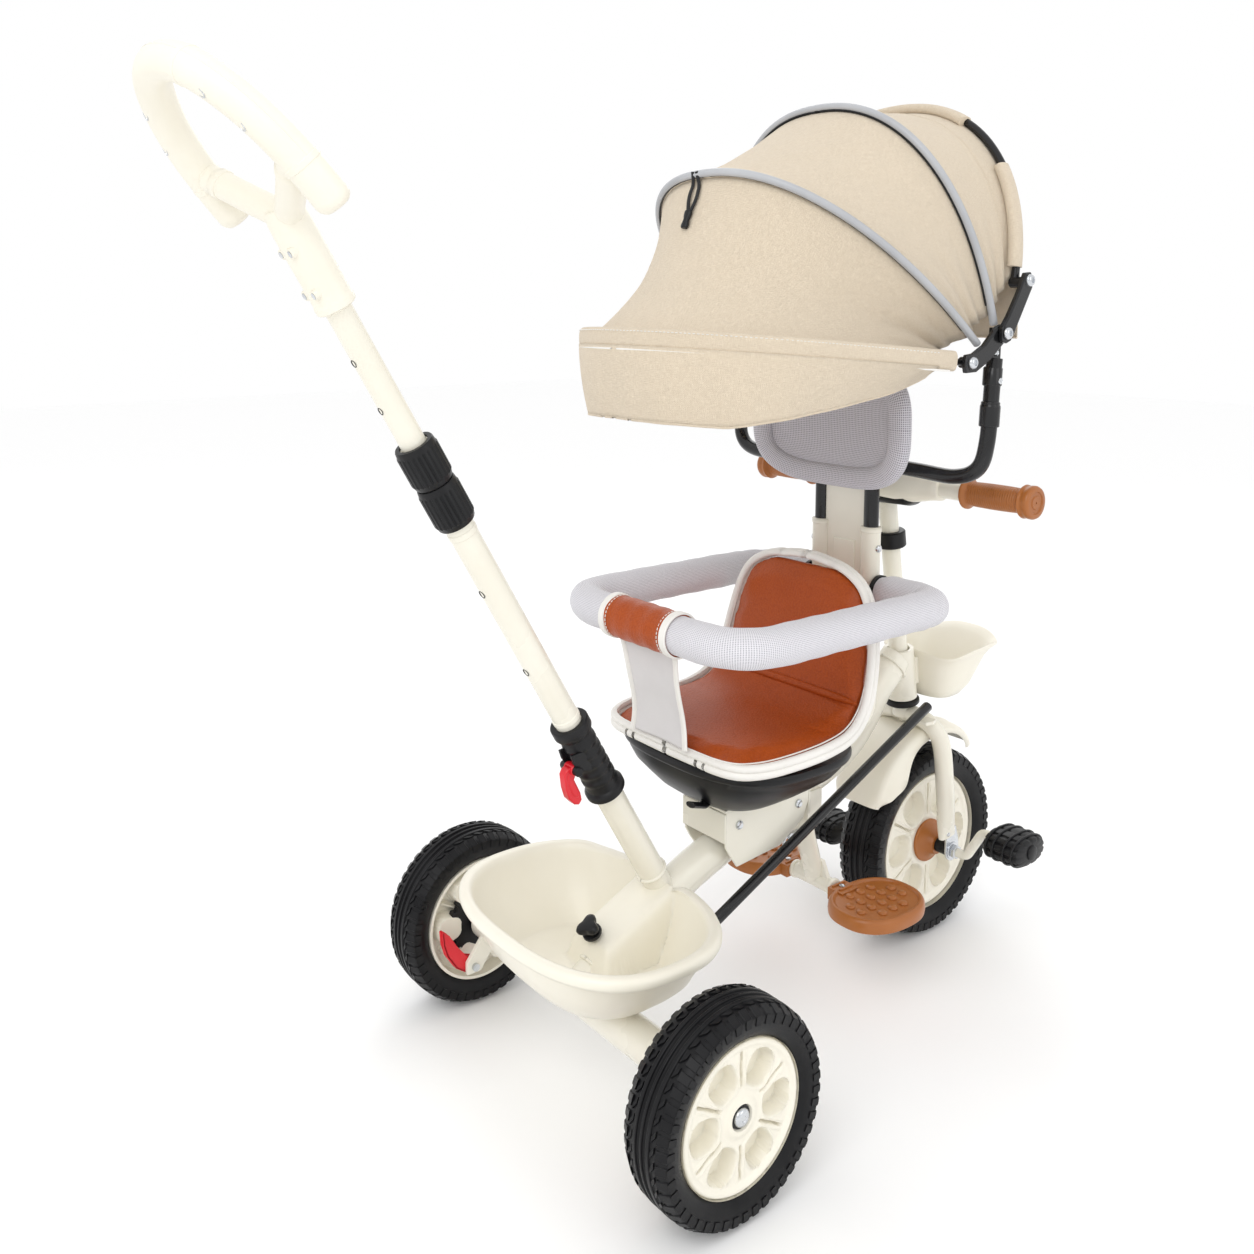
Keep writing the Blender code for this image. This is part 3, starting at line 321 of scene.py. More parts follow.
def bent(corners, radius, steps=8):
    """Straight runs joined by bends; radius is one number or one for each inner corner."""
    radii = radius if isinstance(radius, tuple) else (radius,) * (len(corners) - 2)
    path = [corners[0].copy()]
    for before, corner, after, bend in zip(corners, corners[1:], corners[2:], radii):
        way_in, way_out = (corner - before).normalized(), (after - corner).normalized()
        reach = bend * math.tan(math.acos(max(-1, min(1, way_in.dot(way_out)))) / 2)
        start, end = corner - way_in * reach, corner + way_out * reach
        for step in range(steps + 1):
            t = step / steps
            path.append((1 - t) ** 2 * start + 2 * t * (1 - t) * corner + t * t * end)
    path.append(corners[-1].copy())
    return path


def turned(profile, origin, axis, sides=48, closed=False, side=Z):
    """Turned solid; the profile lists (distance along the axis, radius), and a closed one leaves a bore."""
    return skin([ring(origin + axis * along, axis, radius, radius, sides, side=side)
                 for along, radius in profile], closed=closed)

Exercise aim
Set out the complete listing exactly as shown.

The solution
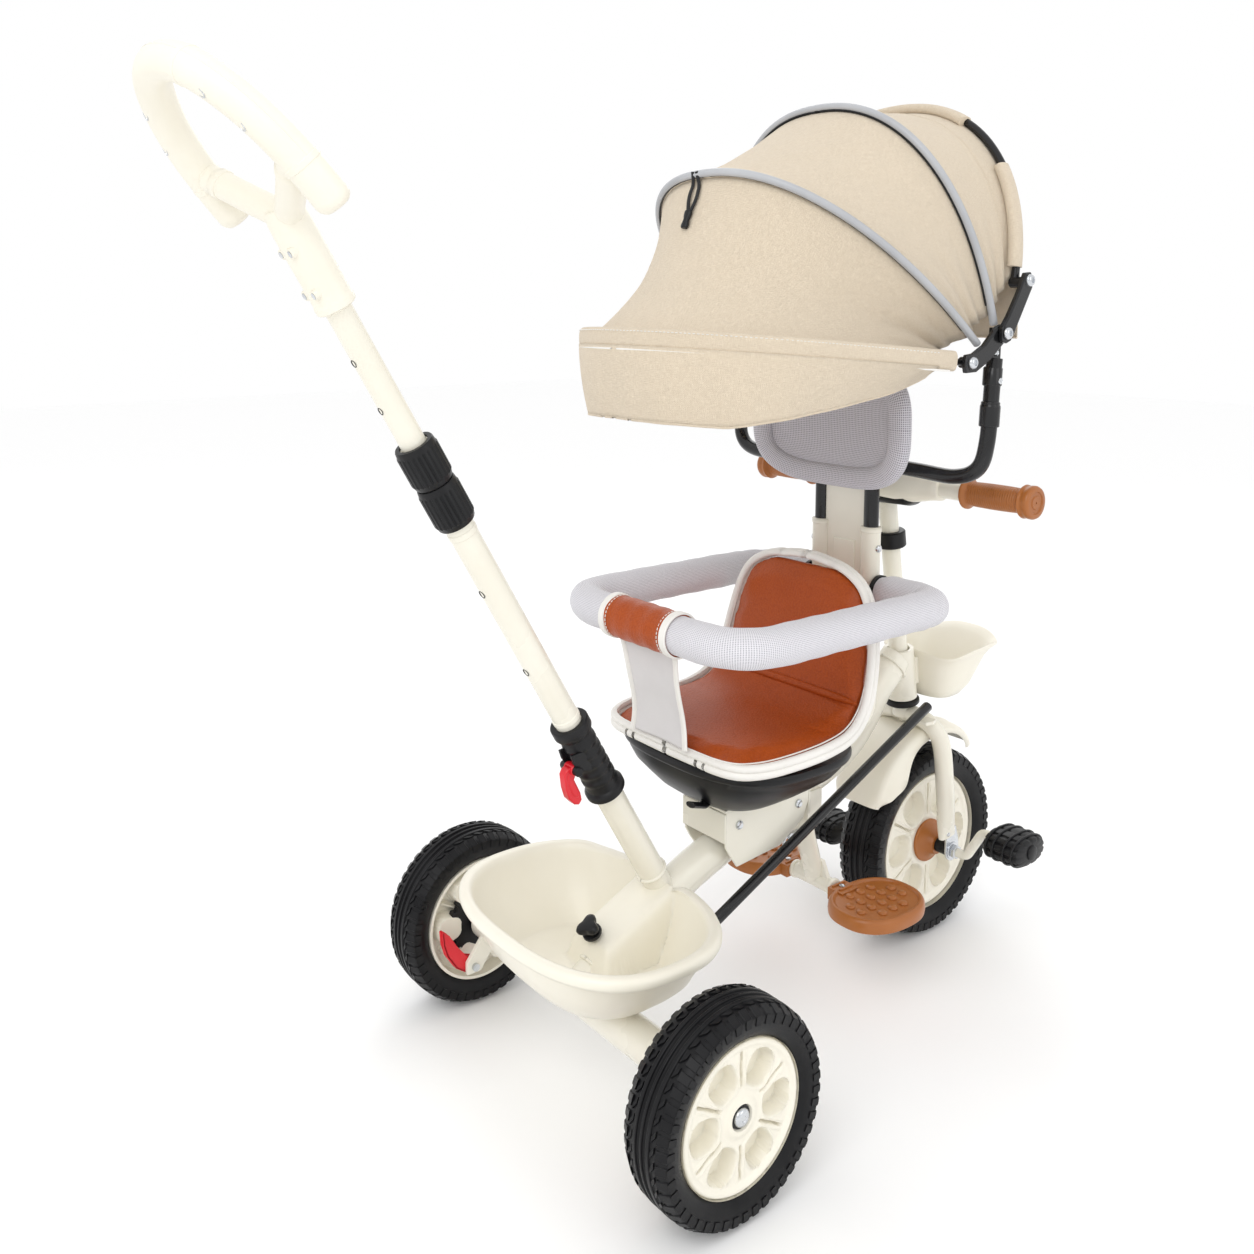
Keep writing the Blender code for this image. This is part 3, starting at line 321 of scene.py. More parts follow.
def bent(corners, radius, steps=8):
    """Straight runs joined by bends; radius is one number or one for each inner corner."""
    radii = radius if isinstance(radius, tuple) else (radius,) * (len(corners) - 2)
    path = [corners[0].copy()]
    for before, corner, after, bend in zip(corners, corners[1:], corners[2:], radii):
        way_in, way_out = (corner - before).normalized(), (after - corner).normalized()
        reach = bend * math.tan(math.acos(max(-1, min(1, way_in.dot(way_out)))) / 2)
        start, end = corner - way_in * reach, corner + way_out * reach
        for step in range(steps + 1):
            t = step / steps
            path.append((1 - t) ** 2 * start + 2 * t * (1 - t) * corner + t * t * end)
    path.append(corners[-1].copy())
    return path


def turned(profile, origin, axis, sides=48, closed=False, side=Z):
    """Turned solid; the profile lists (distance along the axis, radius), and a closed one leaves a bore."""
    return skin([ring(origin + axis * along, axis, radius, radius, sides, side=side)
                 for along, radius in profile], closed=closed)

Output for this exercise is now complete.